The answer is a question: “What are you wearing?”  If you’ll recall, when the servants came to round us all up for the party, we didn’t have clothes that were good enough for a party like this.  But we trusted that the host would provide everything we needed.  When we arrived, we put on the wedding garments, and partied on!  This poor fellow, the one who gets thrown out, he’s not wearing the wedding garment, you see?  No, he showed up at the party wearing his own clothes, thinking they would be good enough.  He came to the party dressed in his own righteousness.  He thought the tux he had worked so hard to get would make him worthy of the party.  He didn’t say no to the invitation, but he did say no to the gift of the wedding garment.

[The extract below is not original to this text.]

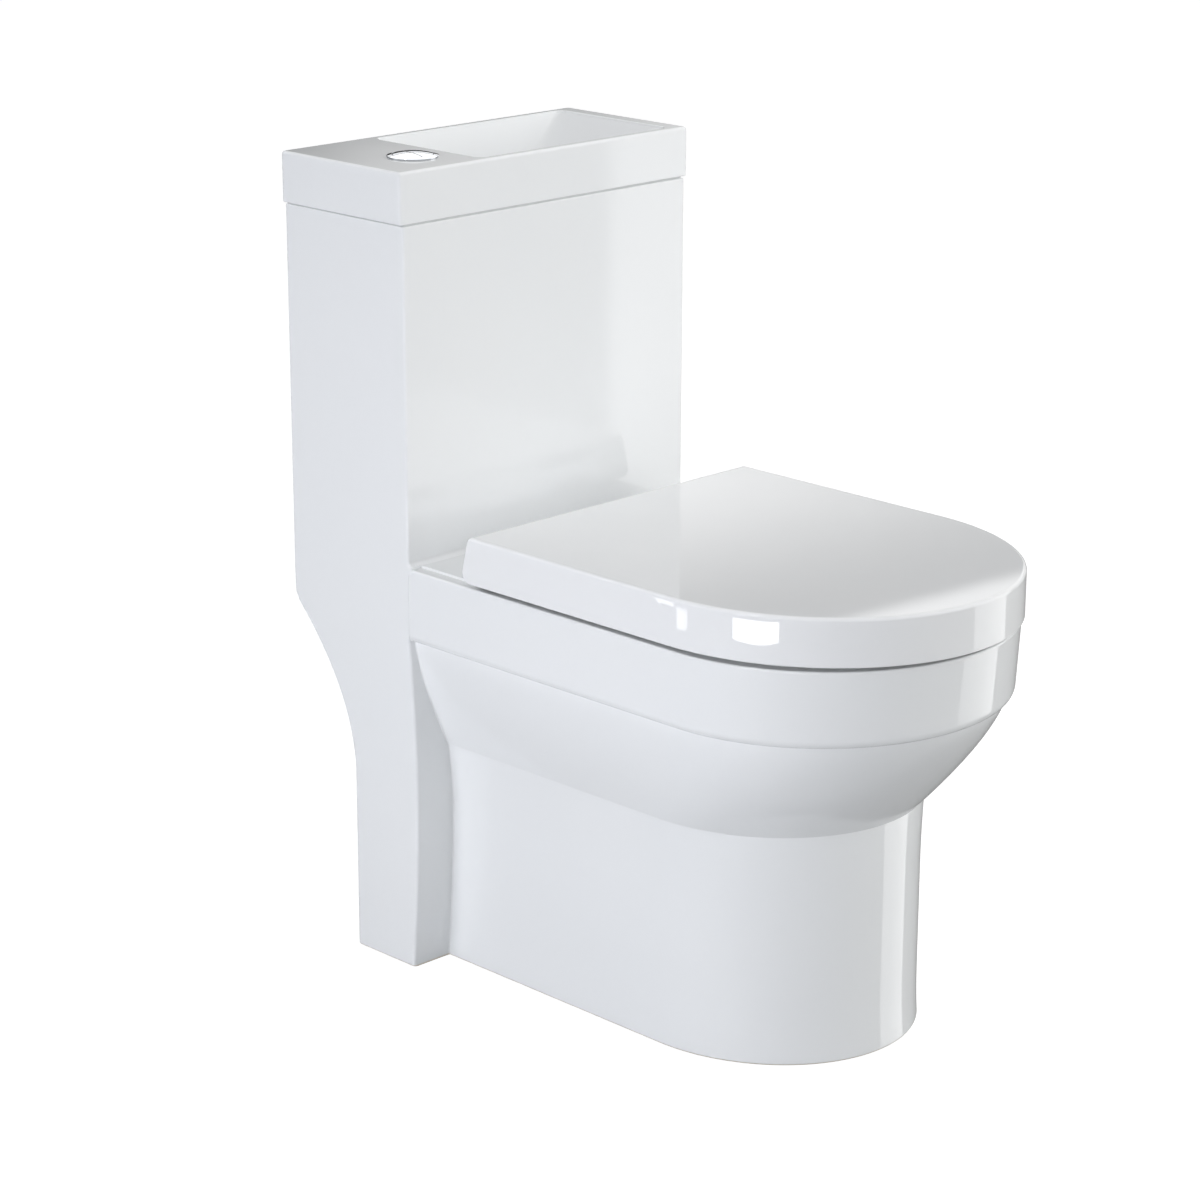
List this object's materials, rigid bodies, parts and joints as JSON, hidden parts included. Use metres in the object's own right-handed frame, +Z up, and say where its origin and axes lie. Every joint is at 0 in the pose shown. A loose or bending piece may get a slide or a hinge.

The man who is thrown out does not trust that being there is enough.  To give away the parable: He does not trust that God will do for him what he cannot do for himself.  He does not trust in God; he trusts in himself.  A self-made man, who relies on his own efforts to make himself worthy of the heavenly banquet.  And, thus, a fool who is bound to be thrown into utter darkness.  Here endeth scenario number two.

And now the lights come up on scenario number three: There is a banquet happening here today.  You are invited because you didn’t say no.  The clothing that is required is the baptismal gown, which was provided for you when God claimed you forever in Baptism.  You are called and chosen by God, and that is what makes you a guest at the banquet.  You will not be turned away.  And you are always welcome in this place, whether or not you partake of the meal.

The servants went out into the streets and gathered all whom they found, both good and bad; so the wedding hall was filled with guests.  You are on the guest list for this meal, and it is a foretaste of the Feast to come.